● **WRITTEN INSTRUCTION**: Go to the line that contains "Turn this picture" and extract it along with every line after it, exactly, through the end of the data below.
— Begin THE INPUT —
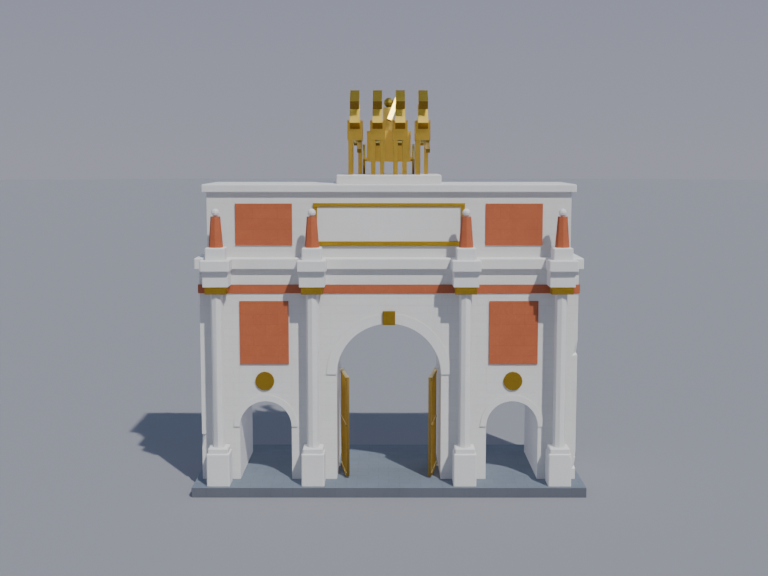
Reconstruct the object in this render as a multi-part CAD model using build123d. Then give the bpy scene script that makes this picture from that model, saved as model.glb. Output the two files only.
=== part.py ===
from build123d import *
import math
import os

os.makedirs("parts", exist_ok=True)

# Three-bay triumphal arch, full size, millimetres.
# Origin: centre of the platform's underside. +X to the right seen from the front, +Y to the back, +Z up.

# ---- platform
PLAT_X = 11500.0          # half width
PLAT_Y = 5030.0           # half depth
PLAT_H = 580.0            # height of the slab
G = PLAT_H                # level of the platform's top, from which the arch rises

# ---- wall, in plan
WALL_X = 11120.0          # half width
WALL_Y = 3180.0           # half thickness
SIDE_OUT = 8850.0         # outer jamb of the side passages
SIDE_IN = 5780.0          # inner jamb of the side passages
MID_X = 3090.0            # jamb of the central passage

# ---- wall, levels above the platform's top
SIDE_SPRING = 3215.0
SIDE_R = (SIDE_OUT - SIDE_IN) / 2
SIDE_C = (SIDE_OUT + SIDE_IN) / 2
SIDE_BLOCK = 5250.0       # top of the side arches' own masonry
MID_SPRING = 6300.0
MID_R = MID_X
MID_BLOCK = 10150.0       # top of the central arch's own masonry
BAND_Z0 = 11195.0
BAND_Z1 = 11700.0
BAND_OUT = 75.0
FRIEZE_Z1 = 12641.0
CORN_Z1 = 13270.0
CORN_X = 11365.0
CORN_Y = 3490.0
ATTIC_X = 10684.0
ATTIC_Y = 2740.0
ATTIC_Z1 = 17104.0
ACORN_X = 10943.0
ACORN_Y = 3020.0
ACORN_Z1 = 17549.0
CH = 55.0                 # chamfer on the cornices, pedestals and blocks

# ---- columns
COL_X = (9975.0, 4440.0)  # axes of the columns, each side of the centre
COL_Y = 4100.0
PED_W, PED_Z1 = 1340.0, 1930.0
BASE_W, BASE_Z1 = 1180.0, 2240.0
SHAFT_R = 365.0           # corner radius of the octagonal shaft
CAP_W, CAP_D, CAP_Z0 = 1236.0, 1080.0, 11280.0
BLOCK_W, BLOCK_D = 1460.0, 1152.0
CBLOCK_W, CBLOCK_Y = 1680.0, 4976.0
DIE_W, DIE_Z1 = 1140.0, 13960.0
ROBE_R0, ROBE_R1, ROBE_Z1 = 425.0, 285.0, 15735.0
HEAD_R = 235.0
HEAD_Z = 15955.0

# ---- panels
UP_X0, UP_X1, UP_Z0, UP_Z1 = 5675.0, 9011.0, 13980.0, 16422.0
LOW_X0, LOW_X1, LOW_Z0, LOW_Z1 = 5900.0, 8775.0, 6975.0, 10730.0
PANEL_T = 90.0
FRAME_X, FRAME_Z0, FRAME_Z1 = 4446.0, 13933.0, 16452.0
FRAME_IN_X, FRAME_IN_Z0, FRAME_IN_Z1 = 4208.0, 14208.0, 16238.0
FRAME_T = 130.0
FIELD_T = 60.0
MEDAL_X, MEDAL_Z, MEDAL_R, MEDAL_T = 7337.0, 5965.0, 560.0, 110.0
SIDE_RING = 1895.0
MID_RING = 3680.0
MID_RING_Z0 = 6360.0      # foot of the central ring
RING_T = 80.0
KEY_X, KEY_Z0, KEY_Z1, KEY_T = 370.0, 9325.0, 10145.0, 140.0

# ---- gate leaves
HINGE_X, HINGE_Y = 2863.0, -200.0
LEAF_L = 2833.0           # from the hinge axis to the free edge
LEAF_T = 172.0
LEAF_Z0, LEAF_Z1 = 105.0, 6128.0
OPEN_DEG = 81.3           # how far the leaves stand open
RAIL_T = 50.0
RAIL_Z = ((125.0, 338.0), (3149.0, 3279.0), (5918.0, 6118.0))
HEEL_R = LEAF_T / 2
PIVOT_R = 70.0
PIVOT_Z = ((0.0, 93.0), (6140.0, 6228.0))

# ---- quadriga
QP_X, QP_Y, QP_Z1 = 3110.0, 1950.0, 18080.0
HORSE_X = (-2010.0, -670.0, 670.0, 2010.0)


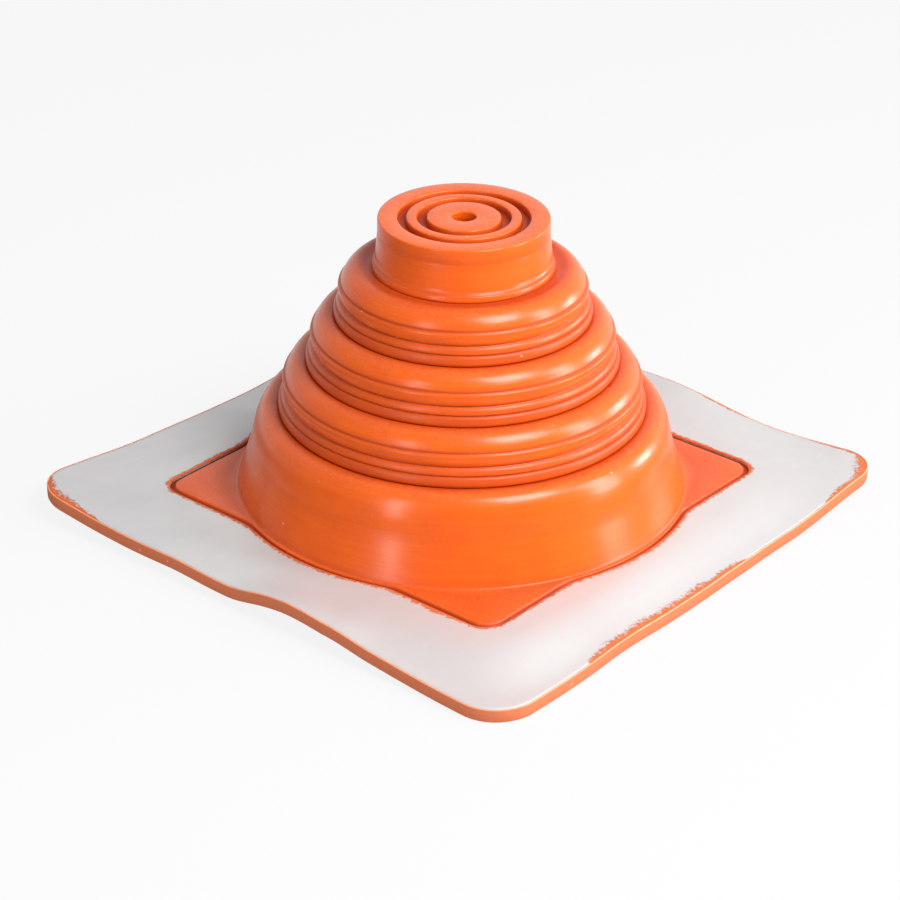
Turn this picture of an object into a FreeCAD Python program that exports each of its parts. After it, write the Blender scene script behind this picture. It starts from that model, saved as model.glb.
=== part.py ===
— End THE INPUT —
● **WRITTEN SOLUTION**:
Turn this picture of an object into a FreeCAD Python program that exports each of its parts. After it, write the Blender scene script behind this picture. It starts from that model, saved as model.glb.
=== part.py ===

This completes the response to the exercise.